Return only the lines running from the line with "const front = new THREE.Group();" down to the line with "return low, high", both included, exactly as they appear.

**Information supplied**
+ + +

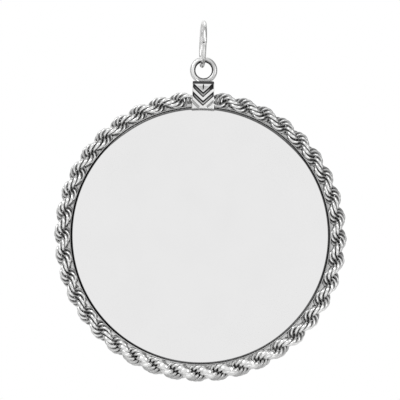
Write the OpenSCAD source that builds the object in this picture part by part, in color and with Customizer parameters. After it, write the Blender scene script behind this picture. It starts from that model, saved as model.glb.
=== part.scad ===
// Disc pendant: a polished disc in a bezel with a rope border, a chevron clip and a round bail.
// It hangs as worn: +Z is up, the face looks along -Y, and the origin is the inner top of the bail,
// where a chain bears. Lengths are millimetres.

/* [Disc] */
// Diameter of the disc
disc_d = 38; // [34:0.1:42]
// Thickness of the disc
disc_t = 1; // [0.8:0.05:1.2]
// Radius of the rounding round both edges of the disc
disc_edge = 0.25; // [0.1:0.01:0.35]

/* [Bezel] */
// Thickness of the wall round the disc
wall_t = 0.15; // [0.12:0.01:0.2]
// How far the wall stands above the disc's face
wall_proud = 0.05; // [0.02:0.01:0.1]
// Width of the ledge behind the disc's rim
ledge_w = 0.55; // [0.3:0.05:1]
// Thickness of the flange behind the rope
flange_t = 0.2; // [0.15:0.01:0.3]

/* [Rope border] */
// Diameter of the rope chain
rope_d = 2.34; // [2.2:0.01:2.5]
// How far each end of the rope is tucked into the clip
rope_tuck = 0.5; // [0.3:0.05:0.7]

/* [Chevron clip] */
// Width of the clip at its lower end
clip_w = 3.34; // [3.1:0.01:3.6]
// Width of the clip at its upper end
clip_top_w = 3.18; // [3:0.01:3.3]
// How far the clip reaches in over the disc's rim
clip_over = 0.34; // [0.3:0.01:0.45]
// How far the clip stands out beyond the rope
clip_out = 1.24; // [1:0.01:1.4]
// Metal of the clip in front of the rope and behind the flange
clip_skin = 0.29; // [0.27:0.01:0.4]
// Rounding of the clip's upright edges
clip_round = 0.35; // [0.2:0.01:0.4]
// Rounding of the clip's upper shoulders
clip_shoulder = 0.4; // [0.3:0.01:0.45]
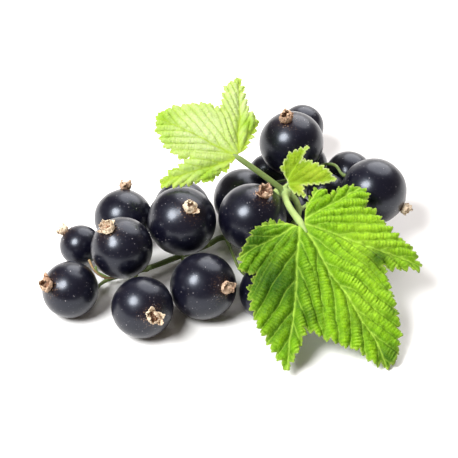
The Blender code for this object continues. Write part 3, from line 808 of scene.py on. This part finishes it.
def make_husks(tree, material):
    """A withered flower for each berry, each its own."""
    for number, name in enumerate(BERRIES):
        centre, radius, axis = berry_place(name)
        chance = random.Random(number)
        size = 0.55 + 0.075 * radius  # a larger berry has a somewhat larger flower
        husk = grow(tree, bpy.data.meshes.new("husk_" + name), {
            "Sepals": 8,
            "Sepal Length": 1.75 * size,
            "Sepal Width": 1.3 * size,
            "Cup Radius": 0.72 * size,
            "Tilt": chance.uniform(0.85, 1.1),
            "Curl": chance.uniform(-2.3, -1.5),
            "Crumple": 1.5,
            "Thickness": 0.09,
            "Threads": 22,
            "Thread Length": 1.25 * size,
            "Paleness": 0.65 if name in PALE_HUSKS else 0.1,
            "Seed": number + 1,
            "Material": material,
        })
        foot = centre + axis * (radius * BERRY_LENGTH - HUSK_SINK) * MM
        husk.transform(placed(foot, axis))
        finish_piece("husk_" + name, husk, ["crown_" + name])


# Stalks
def smooth_route(points, step):
    """Points about a step apart on a smooth curve through given points, each with a radius."""
    route = [Vector(point) for point in points]
    ends = [route[0] * 2 - route[1]] + route + [route[-1] * 2 - route[-2]]
    smooth = []
    for before, start, end, after in zip(ends, ends[1:], ends[2:], ends[3:]):
        pieces = max(1, round((end - start).length / step))
        for piece in range(pieces):
            t = piece / pieces
            smooth.append(
                0.5
                * (
                    2 * start
                    + (end - before) * t
                    + (2 * before - 5 * start + 4 * end - after) * t**2
                    + (3 * start - before - 3 * end + after) * t**3
                )
            )
    smooth.append(route[-1])
    return smooth


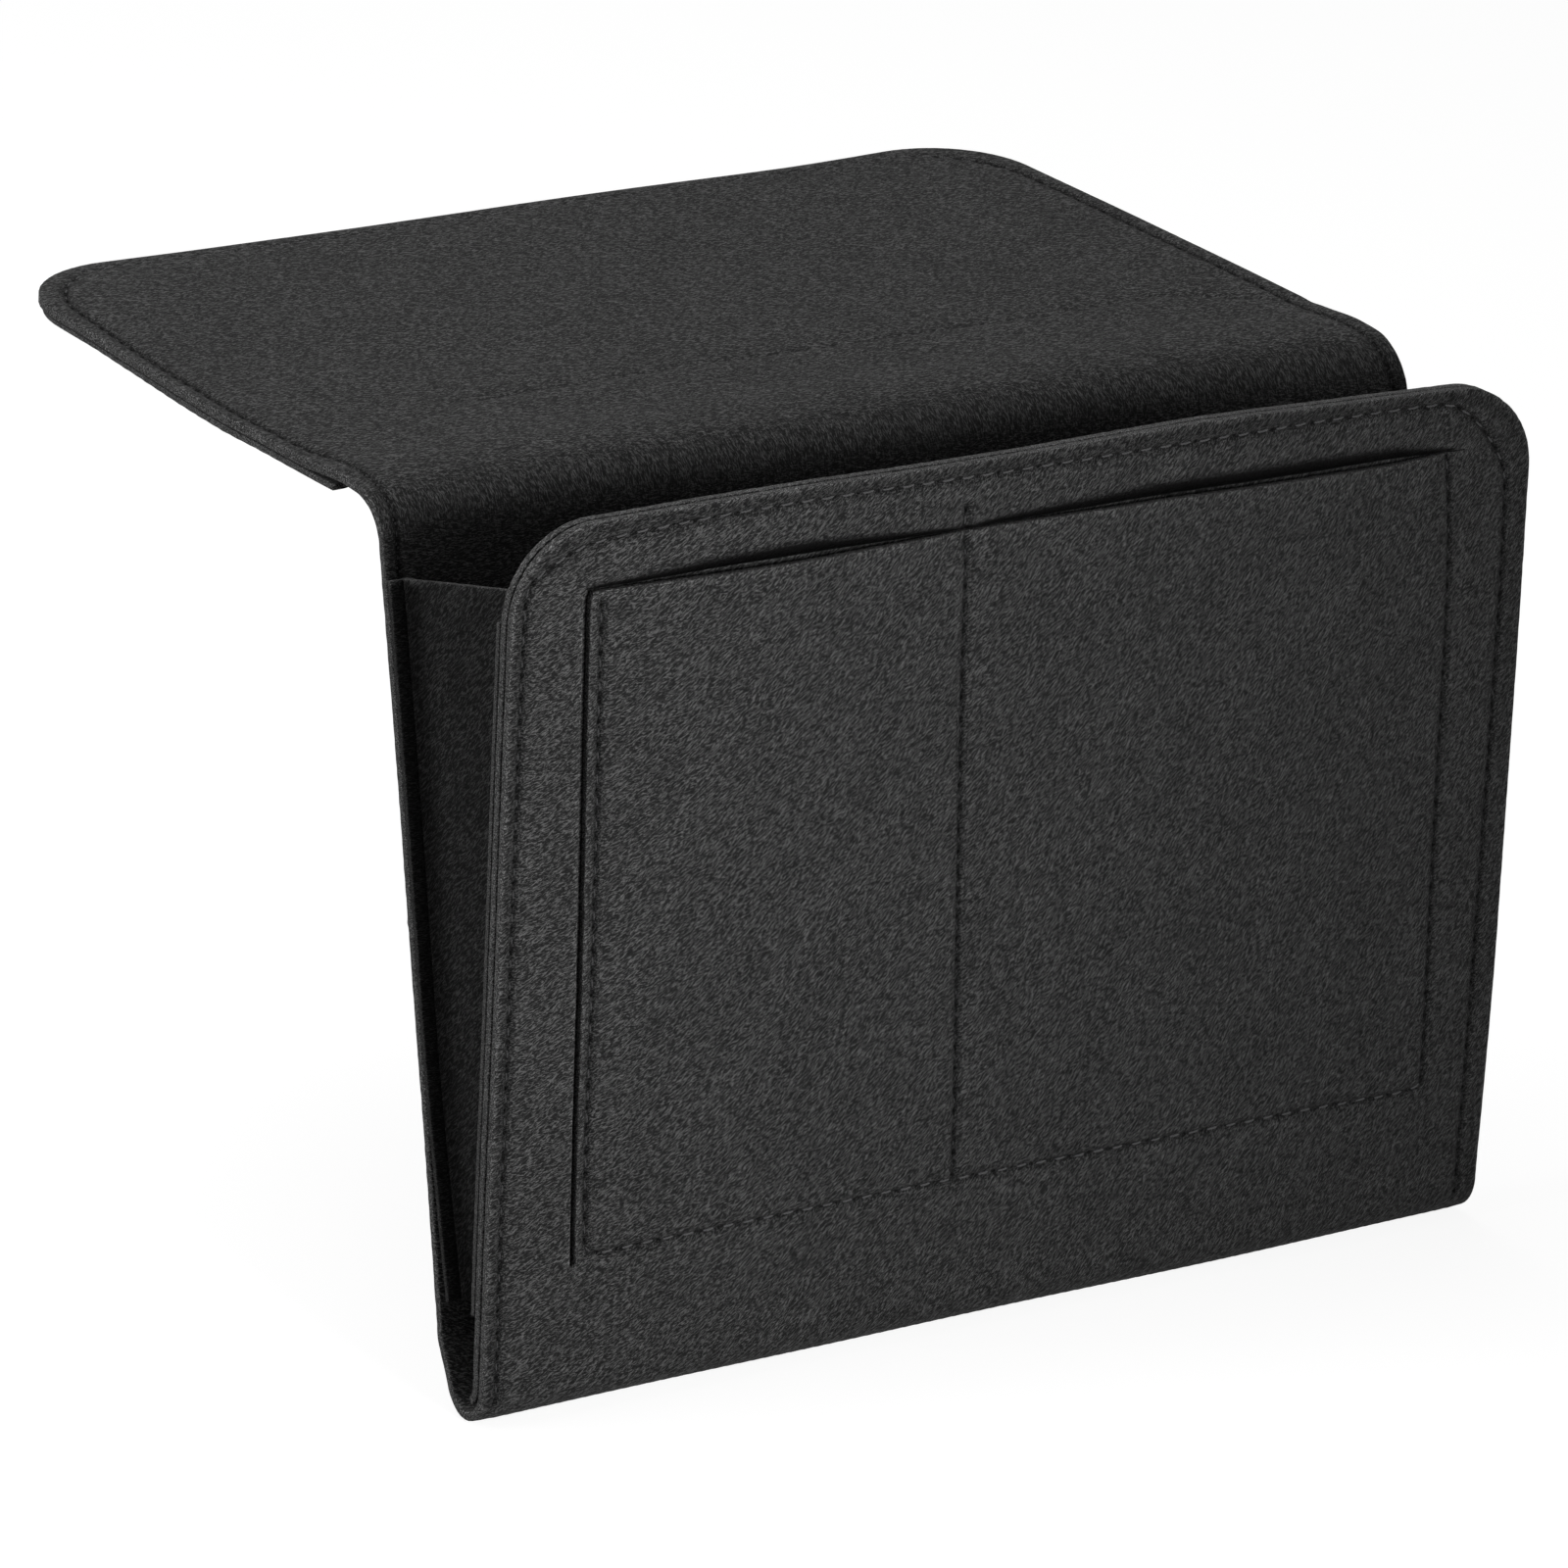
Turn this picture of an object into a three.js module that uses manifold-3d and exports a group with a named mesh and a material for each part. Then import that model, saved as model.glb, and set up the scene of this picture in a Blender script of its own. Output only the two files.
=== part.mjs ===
// Felt bedside caddy. A level flap lies between a mattress and the bed base, and one long strip of
// felt runs on from it: over a soft bend, down the back panel, round a fold and up the front panel.
// Two gussets, each folded inward down its middle, close the sides of the pocket between the panels.
// Millimetres, +X to the right, +Y toward the bed, +Z up. The origin is the middle of the flap's
// underside, on the face that lies on the bed base.
import * as THREE from 'three';
import { mergeVertices } from 'three/addons/utils/BufferGeometryUtils.js';
import Module from 'manifold-3d';

const wasm = await Module();
wasm.setup();

const degree = Math.PI / 180;

// Felt thicknesses, and the small gap kept between plies and at folds that turn
const mainFelt = 3;
const liningFelt = 3;
const thinFelt = 2;
const plyGap = 0.3;

// The strip and the flap, whose length runs back from the corner where flap and back panel would meet
const stripWidth = 320;
const flapReach = 204.5;
const flapCornerRadius = 30;
const underPlyStart = 26;
const bendRadius = 12;

// The back panel stands off plumb at its foot, and drops from the same corner to the fold's centre
const swing = 11.5 * degree;
const backDrop = 229;

// The fold at the foot lies forward of the back panel, which creases above it to reach it
const foldRadius = 6.5;
const foldForward = 11.3;
const creaseRise = 8.3;

// The front panel leans open from the back panel by this angle
const lean = 11.5 * degree;
const frontRise = 233;
const frontCornerRadius = 25;

// One slit along the top of the front panel and down its left side opens the two slip pockets
const slitWidth = 1.8;
const slitTopInset = 18;
const slitLeftInset = 23;
const slitRightInset = 24;
const slitFoot = 30;

// Gussets: where their creases lie, their ends, how far the webs fold inward, and the room at the
// middle crease for the webs to pass each other as the pocket opens
const gussetInset = 5;
const gussetDrop = 20.5;
const gussetFoot = 19.6;
const gussetFold = 50 * degree;
const creaseRelief = 2.2;

// Every cut runs past its piece by this much
const overrun = 5;
const arcSteps = 6;

const charcoal = 0x3b3b3c;
const innerCharcoal = 0x383839;

// Sizes that follow from the ones above
const bendMiddle = bendRadius + mainFelt / 2;
const bendOuter = bendRadius + mainFelt;
const bendTurn = Math.PI / 2 - swing;
const bendTangent = bendMiddle * Math.tan(bendTurn / 2);
const foldMiddle = foldRadius + mainFelt / 2;
const foldOuter = foldRadius + mainFelt;
const hingeRound = mainFelt / 2;
const hingeStandOff = hingeRound + plyGap;
const liningFront = -foldRadius + plyGap;
const liningRear = liningFront + liningFelt;
const rearWebLine = -mainFelt / 2 - plyGap - thinFelt / 2;
const frontWebLine = liningRear + plyGap + thinFelt / 2;
const hemWidth = gussetInset - thinFelt / 2 - plyGap;

// The two web lines of a side meet at an apex below the fold: its height in the back panel's frame
// and in the front panel's
const apexOnFront = (frontWebLine * Math.cos(lean) - foldForward - rearWebLine) / Math.sin(lean);
const apexOnBack = -backDrop + frontWebLine * Math.sin(lean) + apexOnFront * Math.cos(lean);
const webTop = -gussetDrop - apexOnBack;
const webFoot = gussetFoot - backDrop - apexOnBack;
const webSlope = Math.tan(lean / 2) / Math.cos(gussetFold);

const xAxis = new THREE.Vector3(1, 0, 0);
const yAxis = new THREE.Vector3(0, 1, 0);
const zAxis = new THREE.Vector3(0, 0, 1);

// A closed geometry as a solid, and a solid as a geometry
function solidOf(geometry) {
  const bare = geometry.clone();
  bare.deleteAttribute('normal');
  bare.deleteAttribute('uv');
  const merged = mergeVertices(bare);
  return new wasm.Manifold(new wasm.Mesh({
    numProp: 3,
    vertProperties: new Float32Array(merged.attributes.position.array),
    triVerts: new Uint32Array(merged.index.array),
  }));
}

function geometryOf(solid) {
  const mesh = solid.getMesh();
  const geometry = new THREE.BufferGeometry();
  geometry.setAttribute('position', new THREE.BufferAttribute(mesh.vertProperties, 3));
  geometry.setIndex(new THREE.BufferAttribute(mesh.triVerts, 1));
  geometry.computeVertexNormals();
  return geometry;
}

function extrude(shape, depth) {
  return new THREE.ExtrudeGeometry(shape, { depth, bevelEnabled: false, curveSegments: arcSteps });
}

// A section drawn in (y, z), as long as the strip is wide
function stripOf(section) {
  const geometry = extrude(section, stripWidth);
  geometry.translate(0, 0, -stripWidth / 2);
  return geometry.applyMatrix4(new THREE.Matrix4().makeBasis(yAxis, zAxis, xAxis));
}

// An outline drawn in (x, z), filling y from front to rear
function uprightPlate(outline, front, rear) {
  const geometry = extrude(outline, rear - front);
  geometry.applyMatrix4(new THREE.Matrix4().makeBasis(xAxis, zAxis, yAxis.clone().negate()));
  return geometry.translate(0, rear, 0);
}

// An outline drawn in (x, y), filling z from low to high
function levelPlate(outline, low, high) {
  return extrude(outline, high - low).translate(0, 0, low);
}

// The strip's outline from near to far, with its two far corners rounded
function roundedEnd(near, far, radius) {
  const half = stripWidth / 2;
  const outline = new THREE.Shape();
  outline.moveTo(-half, near);
  outline.lineTo(half, near);
  outline.lineTo(half, far - radius);
  outline.absarc(half - radius, far - radius, radius, 0, Math.PI / 2, false);
  outline.lineTo(radius - half, far);
  outline.absarc(radius - half, far - radius, radius, Math.PI / 2, Math.PI, false);
  outline.lineTo(-half, near);
  return outline;
}

function addPiece(parent, name, geometry, colour) {
  const felt = new THREE.MeshStandardMaterial({ color: colour, roughness: 0.95, metalness: 0 });
  const mesh = new THREE.Mesh(geometry, felt);
  mesh.name = name;
  parent.add(mesh);
  return mesh;
}

// Flap: the strip's level end with half of the bend, ending in a round edge that the back turns about
function flapSection() {
  const hingeAngle = Math.PI / 2 + bendTurn / 2;
  const hingeY = bendTangent + bendMiddle * Math.cos(hingeAngle);
  const hingeZ = -bendMiddle + bendMiddle * Math.sin(hingeAngle);
  const section = new THREE.Shape();
  section.moveTo(flapReach + overrun, mainFelt / 2);
  section.lineTo(bendTangent, mainFelt / 2);
  section.absarc(bendTangent, -bendMiddle, bendOuter, Math.PI / 2, hingeAngle, false);
  section.absarc(hingeY, hingeZ, hingeRound, hingeAngle, hingeAngle + Math.PI, false);
  section.absarc(bendTangent, -bendMiddle, bendRadius, hingeAngle, Math.PI / 2, true);
  section.lineTo(flapReach + overrun, -mainFelt / 2);
  section.lineTo(flapReach + overrun, mainFelt / 2);
  return section;
}

function buildFlap(caddy) {
  const plan = levelPlate(roundedEnd(-bendOuter, flapReach, flapCornerRadius), -bendOuter, bendOuter);
  const sheet = solidOf(stripOf(flapSection())).intersect(solidOf(plan));
  addPiece(caddy, 'flap_sheet', geometryOf(sheet), charcoal);
  const top = -mainFelt / 2 - plyGap;
  const underPly = levelPlate(roundedEnd(underPlyStart, flapReach, flapCornerRadius), top - thinFelt, top);
  addPiece(caddy, 'flap_under_ply', underPly, charcoal);
}

// Back panel: the rest of the bend, the panel, the crease and the back half of the fold, which ends
// in the round edge that the front turns about
function backSection() {
  const start = Math.PI - bendTurn / 2 + hingeStandOff / bendMiddle;
  const half = mainFelt / 2;
  const reach = Math.hypot(foldForward, creaseRise);
  const slant = Math.acos(foldMiddle / reach) - Math.atan2(creaseRise, foldForward);
  const mitre = half * Math.tan(slant / 2);
  const crease = -backDrop + creaseRise;
  const section = new THREE.Shape();
  section.moveTo(bendMiddle + bendOuter * Math.cos(start), -bendTangent + bendOuter * Math.sin(start));
  section.absarc(bendMiddle, -bendTangent, bendOuter, start, Math.PI, false);
  section.lineTo(-half, crease + mitre);
  section.absarc(-foldForward, -backDrop, foldRadius, -slant, -Math.PI / 2, true);
  section.absarc(-foldForward, -backDrop - foldMiddle, hingeRound, Math.PI / 2, 3 * Math.PI / 2, false);
  section.absarc(-foldForward, -backDrop, foldOuter, -Math.PI / 2, -slant, false);
  section.lineTo(half, crease - mitre);
  section.lineTo(half, -bendTangent);
  section.absarc(bendMiddle, -bendTangent, bendRadius, Math.PI, start, true);
  return section;
}

// Front panel: the front half of the fold and the panel, with rounded top corners and the slit
function frontSection() {
  const end = 3 * Math.PI / 2 - lean - hingeStandOff / foldMiddle;
  const section = new THREE.Shape();
  section.moveTo(-foldOuter, frontRise + overrun);
  section.absarc(0, 0, foldOuter, Math.PI, end, false);
  section.absarc(0, 0, foldRadius, end, Math.PI, true);
  section.lineTo(-foldRadius, frontRise + overrun);
  section.lineTo(-foldOuter, frontRise + overrun);
  return section;
}

function slitOutline() {
  const left = -stripWidth / 2 + slitLeftInset;
  const right = stripWidth / 2 - slitRightInset;
  const top = frontRise - slitTopInset;
  const outline = new THREE.Shape();
  outline.moveTo(left, slitFoot);
  outline.lineTo(left + slitWidth, slitFoot);
  outline.lineTo(left + slitWidth, top - slitWidth);
  outline.lineTo(right, top - slitWidth);
  outline.lineTo(right, top);
  outline.lineTo(left, top);
  outline.lineTo(left, slitFoot);
  return outline;
}

function buildFront(front) {
  const outline = roundedEnd(-foldOuter - overrun, frontRise, frontCornerRadius);
  const plate = solidOf(uprightPlate(outline, -foldOuter - overrun, overrun));
  const slit = solidOf(uprightPlate(slitOutline(), -foldOuter - overrun, liningFront));
  const sheet = solidOf(stripOf(frontSection())).intersect(plate).subtract(slit);
  addPiece(front, 'front_sheet', geometryOf(sheet), charcoal);
  const lining = uprightPlate(roundedEnd(0, frontRise, frontCornerRadius), liningFront, liningRear);
  addPiece(front, 'front_lining', lining, charcoal);
}

// Gusset web: a tapered leaf from its crease on a panel to the middle crease. Drawn with the panel's
// crease along z through the apex, and the leaf along +X.
function webGeometry() {
  const half = thinFelt / 2;
  const squared = 1 + webSlope * webSlope;
  const freeTop = (webTop * webSlope - creaseRelief) / squared;
  const freeFoot = (webFoot * webSlope - creaseRelief) / squared;
  const section = new THREE.Shape();
  section.absarc(0, 0, half, Math.PI / 2, 3 * Math.PI / 2, false);
  section.lineTo(freeTop + overrun, -half);
  section.lineTo(freeTop + overrun, half);
  section.lineTo(0, half);
  const strip = levelPlate(section, webFoot - freeFoot - overrun, webTop + overrun);
  const leaf = new THREE.Shape();
  leaf.moveTo(-half, webFoot + half * webSlope);
  leaf.lineTo(freeFoot, webFoot - freeFoot * webSlope);
  leaf.lineTo(freeTop, webTop - freeTop * webSlope);
  leaf.lineTo(-half, webTop + half * webSlope);
  leaf.lineTo(-half, webFoot + half * webSlope);
  return geometryOf(solidOf(strip).intersect(solidOf(uprightPlate(leaf, -half - overrun, half + overrun))));
}

// Gusset hem: the narrow flange of a gusset, sewn flat on its panel outboard of the web
function hemGeometry(side, middle, foot, top) {
  const outer = stripWidth / 2;
  const hem = new THREE.BoxGeometry(hemWidth, thinFelt, top - foot);
  return hem.translate(side * (outer - hemWidth / 2), middle, (top + foot) / 2);
}

function buildGusset(label, side, back, front) {
  const hingeX = side * (stripWidth / 2 - gussetInset);
  const rearHem = hemGeometry(side, rearWebLine, webFoot + apexOnBack, webTop + apexOnBack);
  addPiece(back, `gusset_${label}_rear_hem`, rearHem, innerCharcoal);
  const frontHem = hemGeometry(side, frontWebLine, webFoot + apexOnFront, webTop + apexOnFront);
  addPiece(front, `gusset_${label}_front_hem`, frontHem, innerCharcoal);
  const rearWeb = addPiece(back, `gusset_${label}_rear_web`, webGeometry(), innerCharcoal);
  rearWeb.position.set(hingeX, rearWebLine, apexOnBack);
  rearWeb.rotation.z = -Math.PI / 2 - side * gussetFold;
  const frontWeb = addPiece(front, `gusset_${label}_front_web`, webGeometry(), innerCharcoal);
  frontWeb.position.set(hingeX, frontWebLine, apexOnFront);
  frontWeb.rotation.z = Math.PI / 2 + side * gussetFold;
}

// The whole caddy, hung from the flap's underside
const caddy = new THREE.Group();
caddy.position.set(0, -(underPlyStart + flapReach) / 2, thinFelt + plyGap + mainFelt / 2);
buildFlap(caddy);

const back = new THREE.Group();
back.rotation.x = -swing;
caddy.add(back);
addPiece(back, 'back_sheet', stripOf(backSection()), charcoal);

const front = new THREE.Group();
front.position.set(0, -foldForward, -backDrop);
front.rotation.x = lean;
back.add(front);
buildFront(front);

buildGusset('left', -1, back, front);
buildGusset('right', 1, back, front);

export default caddy;
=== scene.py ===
import math

import bmesh
import bpy
import numpy as np
from mathutils import Matrix, Vector, geometry, kdtree


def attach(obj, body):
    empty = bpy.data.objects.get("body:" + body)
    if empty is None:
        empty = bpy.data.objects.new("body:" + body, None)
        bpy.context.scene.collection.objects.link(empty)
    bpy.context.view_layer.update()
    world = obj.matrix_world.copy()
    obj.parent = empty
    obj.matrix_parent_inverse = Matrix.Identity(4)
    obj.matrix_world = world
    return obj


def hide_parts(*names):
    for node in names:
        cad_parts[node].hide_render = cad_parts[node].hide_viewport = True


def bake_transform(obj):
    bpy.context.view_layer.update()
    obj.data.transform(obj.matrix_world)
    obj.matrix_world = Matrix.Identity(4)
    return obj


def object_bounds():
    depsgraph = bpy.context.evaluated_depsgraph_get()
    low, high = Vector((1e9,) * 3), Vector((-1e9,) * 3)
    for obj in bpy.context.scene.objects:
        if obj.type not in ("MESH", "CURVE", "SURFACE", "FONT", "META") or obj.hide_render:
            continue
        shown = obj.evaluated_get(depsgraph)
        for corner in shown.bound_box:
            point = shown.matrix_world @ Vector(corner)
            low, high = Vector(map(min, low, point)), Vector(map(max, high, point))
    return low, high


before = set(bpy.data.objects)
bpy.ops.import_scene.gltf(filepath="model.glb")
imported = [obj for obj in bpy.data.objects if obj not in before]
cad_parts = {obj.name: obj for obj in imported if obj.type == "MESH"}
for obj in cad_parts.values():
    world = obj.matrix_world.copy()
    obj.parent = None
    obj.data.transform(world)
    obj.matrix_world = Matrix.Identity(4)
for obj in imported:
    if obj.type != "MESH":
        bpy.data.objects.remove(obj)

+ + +

**Reply to the exercise**
const front = new THREE.Group();
front.position.set(0, -foldForward, -backDrop);
front.rotation.x = lean;
back.add(front);
buildFront(front);

buildGusset('left', -1, back, front);
buildGusset('right', 1, back, front);

export default caddy;
=== scene.py ===
import math

import bmesh
import bpy
import numpy as np
from mathutils import Matrix, Vector, geometry, kdtree


def attach(obj, body):
    empty = bpy.data.objects.get("body:" + body)
    if empty is None:
        empty = bpy.data.objects.new("body:" + body, None)
        bpy.context.scene.collection.objects.link(empty)
    bpy.context.view_layer.update()
    world = obj.matrix_world.copy()
    obj.parent = empty
    obj.matrix_parent_inverse = Matrix.Identity(4)
    obj.matrix_world = world
    return obj


def hide_parts(*names):
    for node in names:
        cad_parts[node].hide_render = cad_parts[node].hide_viewport = True


def bake_transform(obj):
    bpy.context.view_layer.update()
    obj.data.transform(obj.matrix_world)
    obj.matrix_world = Matrix.Identity(4)
    return obj


def object_bounds():
    depsgraph = bpy.context.evaluated_depsgraph_get()
    low, high = Vector((1e9,) * 3), Vector((-1e9,) * 3)
    for obj in bpy.context.scene.objects:
        if obj.type not in ("MESH", "CURVE", "SURFACE", "FONT", "META") or obj.hide_render:
            continue
        shown = obj.evaluated_get(depsgraph)
        for corner in shown.bound_box:
            point = shown.matrix_world @ Vector(corner)
            low, high = Vector(map(min, low, point)), Vector(map(max, high, point))
    return low, high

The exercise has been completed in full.